We see Samson as a powerful hero, someone we dream of becoming, at least if
you’re a boy. Some of us might see Samson as a broken hero, yet in Samson’s
stories, we when we look closely at Samson, we see a sinner that God remains
faithful to, a reminder of how God remains faithful to us in our own sin. We’re
able to see other people’s sins much more clearly than our own; the problem is
that we see some people’s sins as more acceptable than others because we admire
them. Because we want to see Samson as a hero, we accept his sins while
rejecting other peoples’ sins because we see their sins as being much worst for
many reasons.
Al Wolters, one of
my professors at Redeemer, wrote a book called Creation Regained where he
lays out how sin taints every aspect and part of our lives and souls, making us
all equally distasteful to God. When we look at someone else’s sin and
fail to see how we are equal to them as sinners, often, subconsciously, we’re
using their sin to make ourselves feel better about our own sin, justifying
that we’re not as bad as they are. We fail to realize that even the best and
most godly areas of our lives are still infected by sin; sin has a deeper hold
in some parts of our lives than others, but it has a hold in every part. This
is why Jesus comes and takes all our sin to the cross.
This is why we’re
given the Holy Spirit,
to guide, encourage, and even push us into becoming more Christlike as we work
with the Spirit to grow the fruit of the Spirit in our lives. What does
that look like? Paul writes in Galatians 5, “But the fruit of the Spirit
is love, joy, peace, forbearance, kindness, goodness, faithfulness, gentleness
and self-control. Against such things there is no law. Those who belong to
Christ Jesus have crucified the flesh with its passions and desires. Since we
live by the Spirit, let us keep in step with the Spirit.”
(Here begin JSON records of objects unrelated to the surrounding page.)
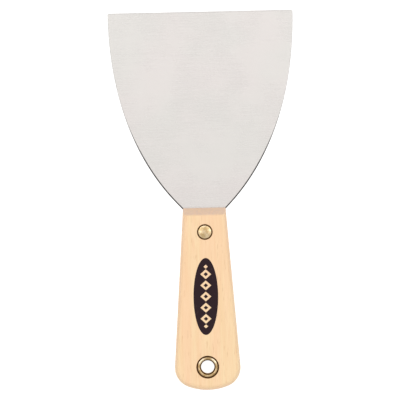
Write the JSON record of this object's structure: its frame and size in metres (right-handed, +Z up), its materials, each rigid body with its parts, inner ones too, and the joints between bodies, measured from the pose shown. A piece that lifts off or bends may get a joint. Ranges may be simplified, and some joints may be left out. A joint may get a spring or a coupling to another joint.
{
  "type": "drywall taping knife",
  "caption": "Drywall taping knife with a wide flared steel blade, full tang, riveted hardwood scales and an eyelet-lined hang hole, for spreading joint compound.",
  "frame": {"origin": "middle of the knife's bounding box, at the bottom, on the plane of the rear scale's outer face", "axes": "+X across the blade, +Y from the butt to the working edge, +Z up out of the front scale"},
  "size_m": [0.1016, 0.2074, 0.015],
  "materials": {
    "blade_steel": "polished high-carbon steel with a fine ground grain",
    "hardwood": "pale close-grained hardwood, clear satin lacquer",
    "brass": "pale polished brass",
    "black_ink": "near-black printed ink, satin"
  },
  "bodies": {
    "root": {"blade": "blade_steel", "front_scale": "hardwood", "rear_scale": "hardwood", "rivet_sleeve": "brass", "rivet_pin": "brass", "eyelet": "brass", "eyelet_washer": "brass", "ink_panel": "black_ink"}
  },
  "joints": []
}
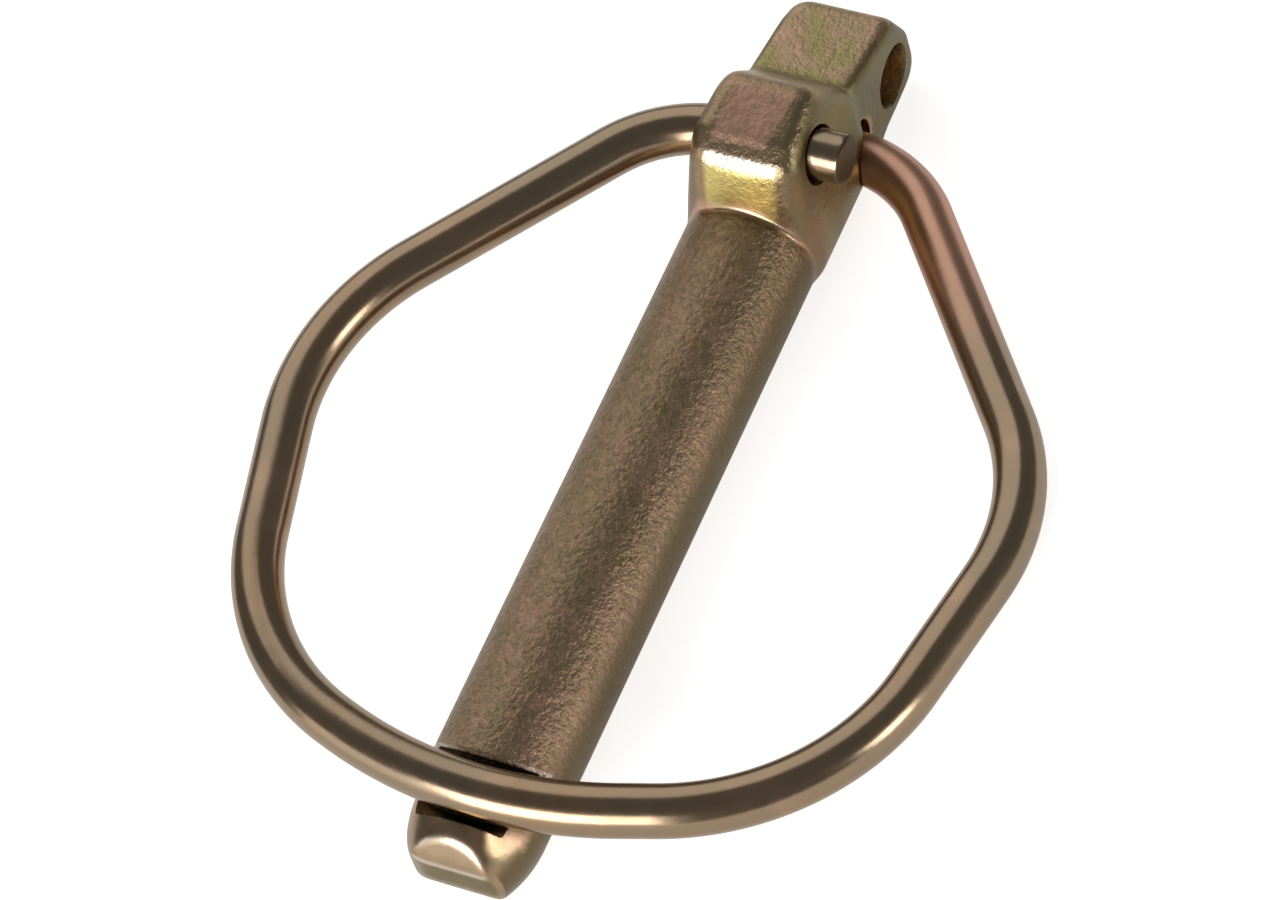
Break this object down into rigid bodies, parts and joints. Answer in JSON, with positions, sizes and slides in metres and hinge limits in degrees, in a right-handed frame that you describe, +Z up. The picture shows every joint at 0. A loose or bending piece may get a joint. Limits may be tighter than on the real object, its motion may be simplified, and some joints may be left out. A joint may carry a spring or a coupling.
{
  "type": "lynch pin",
  "caption": "Quick-release lynch pin: a forged steel pin with a drilled head, a round shank and a notched nose, held by a sprung wire ring that swings over the notch.",
  "frame": {"origin": "centre of the part's box, on the surface that it lies on", "axes": "+X along the shank from the head to the nose, +Z up, out of the notched front; +Y to the side that lies lower, where the ring touches"},
  "size_m": [0.0812, 0.0574, 0.0188],
  "materials": {
    "plated_forging": "forged and shot-blasted steel, zinc plated with a yellow iridescent passivate",
    "plated_wire": "smooth drawn spring wire, zinc plated with a yellow iridescent passivate"
  },
  "bodies": {
    "pin": {"pin_body": "plated_forging"},
    "spring_ring": {"ring": "plated_wire"}
  },
  "joints": [
    {"name": "ring_swing", "type": "hinge", "parent": "pin", "child": "spring_ring", "pos_m": [-0.02555, -0.00177, 0.00901], "axis": [0, -0.9815, 0.1913], "range_deg": [0, 180], "stiffness_Nm_per_rad": 0.1, "springref_deg": -22.92, "deforming": ["ring"]}
  ]
}
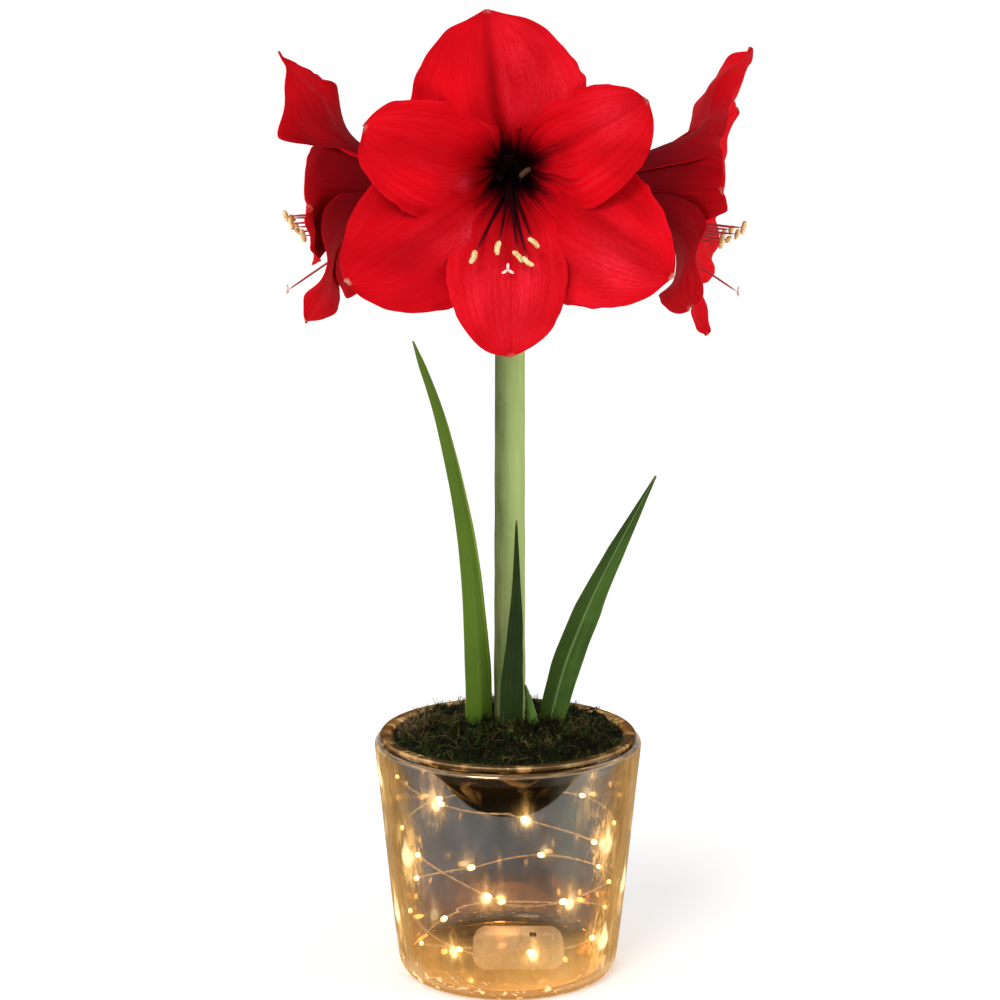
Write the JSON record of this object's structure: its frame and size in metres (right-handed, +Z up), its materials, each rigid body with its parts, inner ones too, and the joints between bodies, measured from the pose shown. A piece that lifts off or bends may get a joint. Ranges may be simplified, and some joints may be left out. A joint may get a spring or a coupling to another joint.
{
  "type": "amaryllis in a pot",
  "caption": "Red amaryllis in bloom on a thick green stem with strap leaves, planted in moss in a smoky glass pot with warm string lights inside.",
  "frame": {"origin": "on the pot's axis, on the flat underside of the glass pot", "axes": "+Z up along the pot's axis; the front bloom faces -Y; +X to the viewer's right"},
  "size_m": [0.2563, 0.2253, 0.5454],
  "materials": {
    "smoky_glass": "smoky half-mirrored glass, glossy",
    "dark_bronze": "glossy dark bronze",
    "dark_soil": "moist potting soil",
    "papery_bulb": "papery bulb skin",
    "moss": "matt moss",
    "leaf_green": "waxy leaf",
    "stem_green": "waxy pale green",
    "dry_bract": "dry papery bract",
    "petal_red": "velvety red petal",
    "copper_wire": "bare copper wire with small warm lamps",
    "frosted_plastic": "frosted plastic",
    "dark_plastic": "matt dark plastic"
  },
  "bodies": {
    "root": {"glass_shell": "smoky_glass", "inner_bowl": "dark_bronze", "soil": "dark_soil", "bulb": "papery_bulb", "moss": "moss", "leaf_left": "leaf_green", "leaf_middle": "leaf_green", "leaf_right": "leaf_green", "leaf_short": "leaf_green", "flower_stem": "stem_green", "spathe_left": "dry_bract", "spathe_right": "dry_bract", "bloom_front": "petal_red", "bloom_left": "petal_red", "bloom_right": "petal_red", "light_string": "copper_wire", "battery_box": "frosted_plastic", "box_switch": "dark_plastic"}
  },
  "joints": []
}
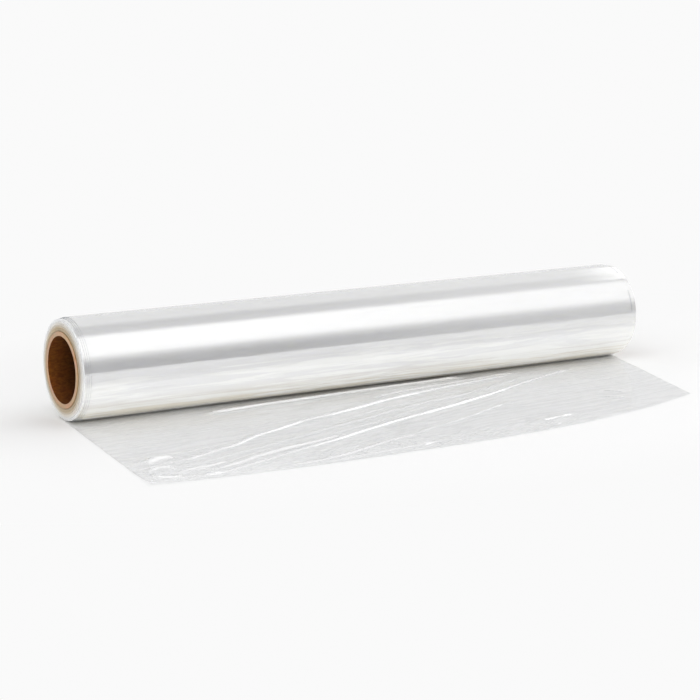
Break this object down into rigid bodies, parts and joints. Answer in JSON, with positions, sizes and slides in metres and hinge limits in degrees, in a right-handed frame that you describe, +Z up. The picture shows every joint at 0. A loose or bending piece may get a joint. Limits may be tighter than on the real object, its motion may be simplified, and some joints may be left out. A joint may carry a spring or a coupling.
{
  "type": "roasting film roll",
  "caption": "Roll of clear cooking film wound on a cardboard tube, with its creased free end drawn out flat in front of it.",
  "frame": {"origin": "centre of the cardboard tube's bore, halfway along the roll", "axes": "+X along the roll, -Y towards the cut edge of the free end, +Z up from the table"},
  "size_m": [0.3173, 0.1505, 0.0458],
  "materials": {
    "tube": "matte",
    "film": "gloss"
  },
  "bodies": {
    "root": {"tube": "tube", "film": "film"}
  },
  "joints": []
}
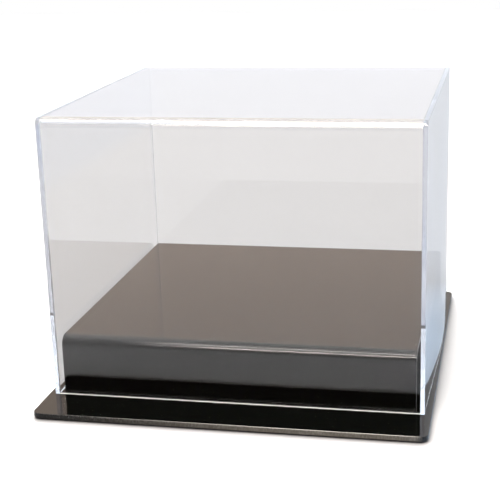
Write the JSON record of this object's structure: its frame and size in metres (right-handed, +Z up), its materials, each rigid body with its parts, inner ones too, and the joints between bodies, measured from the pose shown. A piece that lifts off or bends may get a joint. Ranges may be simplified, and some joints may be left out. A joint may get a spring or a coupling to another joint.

The gift of the Spirit is for the
common good, in
Samson’s case, the gift of the Spirit is to lead Israel into freedom, but we
never see evidence that Israel finds freedom from the Philistines under Samson.
It’s in the book of Ruth, set near the end of the judges, that we see that
they’re free again. When Jesus appears among his disciples after his death on
the cross for our sin and his resurrection from the grave, John tells us, “Again Jesus said, “Peace be
with you! As the Father has sent me, I am sending you.” And with that he
breathed on them and said, “Receive the Holy Spirit. If
you forgive anyone’s sins, their sins are forgiven; if you do not forgive them,
they are not forgiven.” Here the disciples are given the gift of the
Spirit to equip them for the work of establishing the church and sharing the
good news of Jesus. In order to do this, we also need to cultivate the fruit of
the Spirit in our own lives because our lives are part of the gospel story, a
testimony to the transforming work of the Holy Spirit in our own lives.
The Lord remains
faithful to his commitment to Samson and Israel all while Samson and Israel consistently
reject the Lord. The question that kept popping up to me is, “If the Spirit
of the Lord is coming on Samson so often, shouldn’t we see some evidence of the
fruit of the Spirit in his life?” Jesus told his disciples that he’s going
to send them the “spirit of truth, who will guide us
into all truth”. The Spirit guides us, but we’re called to follow the
Spirit’s leading, to listen and obey. It takes trust in God, a trust that
Israel had lost because they’ve become so much like the nations around them. A friend, Peter, on his deathbed told me how thankful he was that
Jesus had given him his Spirit to help him become more like Jesus, it gave him
peace through the most difficult times. I had mentioned to him once that Jesus
accepts us for who we are, but loves us too much to want us to stay who we are,
which is why we’re given the Holy Spirit. Peter recognized just how amazing the
gift of the Holy Spirit is, I pray you do too!